Specifically, the Court held that “[m]odifying the terms of the Allen Settlement, including striking the releases, would be no ministerial task.” The Allen settlement was the product of an intense multi-party negotiation, and “removing a critical piece of the Allen Settlement – such as Allen’s compensation and the third-party releases – would impact other terms of the agreement and throw into doubt the viability of the entire Plan.” The Court added that the compensation and releases were important to inducing Allen to settle and “Allen may not be willing to give up the benefit he received from the Allen Settlement without also reneging on at least part of the benefit he bestowed on Charter.”

In a similar vein, the Court found that the appellants’ challenges regarding Charter’s valuation and the plan’s satisfaction of the cramdown provisions of the Bankruptcy Code would require overturning the confirmation order, revaluing each of Charter’s subsidiaries, reclassifying creditors, and recalculating distributions – not the type of relief that can be undertaken without knocking the props out from under the plan. Accordingly, the Court held that the district court did not abuse its discretion when dismissing the appeals as equitably moot.

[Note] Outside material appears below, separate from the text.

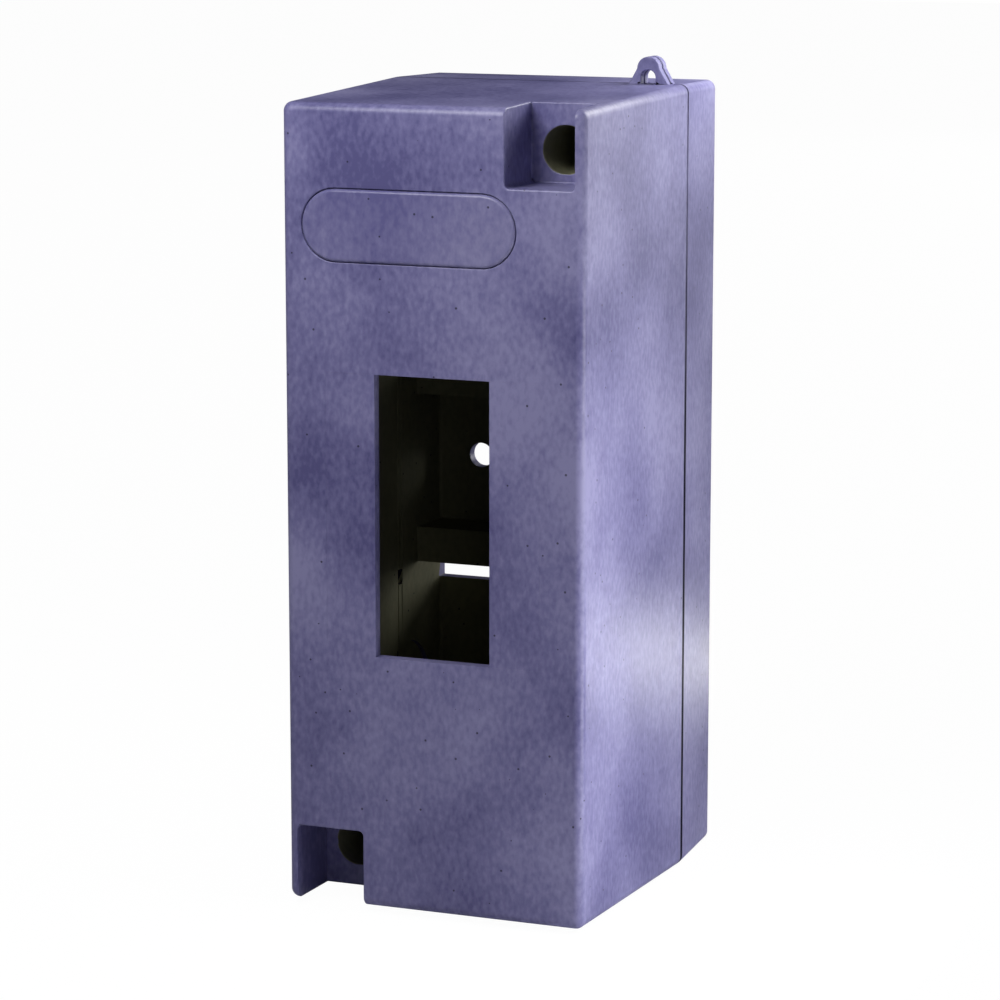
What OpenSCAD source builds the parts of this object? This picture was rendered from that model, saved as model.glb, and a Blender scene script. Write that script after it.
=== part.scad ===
// Surface-mounted modular breaker enclosure: a drafted two-part moulded box with rail lips
// moulded into its back, a device window with two tear-out strips, recessed cover screws,
// a two-leaf sealing lug and round cable knock-outs across the parting line.
// Frame: +Z up, the front faces -Y, the origin is on the wall face behind the box's centre.

/* [Box] */
// Width at the parting line
box_w = 52.3; // [44:0.1:64]
// Height at the parting line
box_h = 130; // [108:0.5:156]
// Depth of the base tray, from the wall face to the parting line
base_depth = 17; // [16:0.5:21]
// Depth of the front cover, from the parting line to the front face
cover_depth = 44.8; // [37:0.1:54]
// Narrowing of each cover side towards the front
cover_taper_x = 0.95; // [0.5:0.05:1.2]
// Narrowing of each cover end towards the front
cover_taper_z = 1.05; // [0.5:0.05:1.2]
// Narrowing of each base side towards the wall
base_taper_x = 0.8; // [0.2:0.05:1]
// Narrowing of each base end towards the wall
base_taper_z = 0.25; // [0.2:0.05:1]
// Radius of the outer edges and corners
edge_r = 1.5; // [0.8:0.1:1.8]

/* [Walls] */
// Thickness of the side and end walls
wall = 1.6; // [1.5:0.1:2]
// Thickness of the cover's front
front_wall = 2; // [1.8:0.1:2.6]
// Thickness of the base's back
back_wall = 2.2; // [1.8:0.1:2.8]
// Inside corner radius of both shells
inner_r = 0.5; // [0.3:0.1:1]

/* [Parting line] */
// Gap between the rims of cover and base
seam_gap = 0.3; // [0.2:0.05:0.5]
// Thickness of the locating tongue on the base rim
tongue_t = 0.7; // [0.5:0.1:0.8]
// Height of the locating tongue
tongue_h = 1.4; // [1:0.1:2]
// Clearance beside the tongue in the cover's rebate
tongue_clear = 0.2; // [0.1:0.05:0.3]
// Clearance ahead of the tongue in the cover's rebate
tongue_end_clear = 0.3; // [0.2:0.1:0.6]
// Width of the locating notch in the tongue
notch_w = 2.6; // [1:0.1:4]
// Distance from a knock-out's edge to the notch
notch_gap = 10.35; // [8:0.05:14]

/* [Device window] */
// Width of the moulded window
window_w = 19.3; // [17.5:0.1:20]
// Height of the window
window_h = 45; // [44:0.1:47]
// Width once both tear-out strips are removed
window_full_w = 36; // [35:0.1:36]
// Thickness of the tear-out strips
strip_t = 1.8; // [1:0.1:1.8]

/* [Rail lips] */
// Height of the rail's centre line against the middle of the box
rail_z = -0.5; // [-2:0.1:2]
// Overall height across both lips
rail_h = 35; // [34.8:0.1:35]
// Clear height of the channel between the lips
channel_h = 23; // [22:0.1:25]
// Thickness of the lips
lip_t = 1.1; // [1:0.1:1.4]
// Distance of the lips' front from the wall face
lip_front = 11.3; // [10:0.1:14]
// Thickness of the channel walls that carry the lips
channel_t = 1; // [0.8:0.1:1.5]
// Height of the slot through the back behind each lip
slot_h = 9.3; // [6:0.1:11]
// Width of the centre rib that parts the slots
slot_rib = 3; // [2:0.1:5]

/* [Wall fixing] */
// Distance between the two wall holes
wall_pitch = 32; // [26:0.5:34]
// Diameter of the wall holes
wall_hole_d = 4.2; // [3.5:0.1:5]

/* [Cover screws] */
// Inset of the screw axis from the box side
screw_inset_x = 8.3; // [8:0.1:10]
// Inset of the screw axis from the box end
screw_inset_z = 8.1; // [8:0.1:10]
// Thread diameter
screw_d = 4; // [3.5:0.1:4]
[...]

The Charter decision solidifies the Second Circuit as an appellee-friendly jurisdiction when it comes to equitable mootness. Taken together, the Second Circuit’s presumption of equitable mootness and its adoption of the abuse of discretion standard of review make it more likely that appeals will be dismissed as equitably moot and less likely that such dismissals are overturned on appeal. Indeed, after a plan has been substantially consummated, appellants carry the burden of satisfying each of the Chateaugay factors and, if they fail, their odds of prevailing on appeal to the Second Circuit are slim.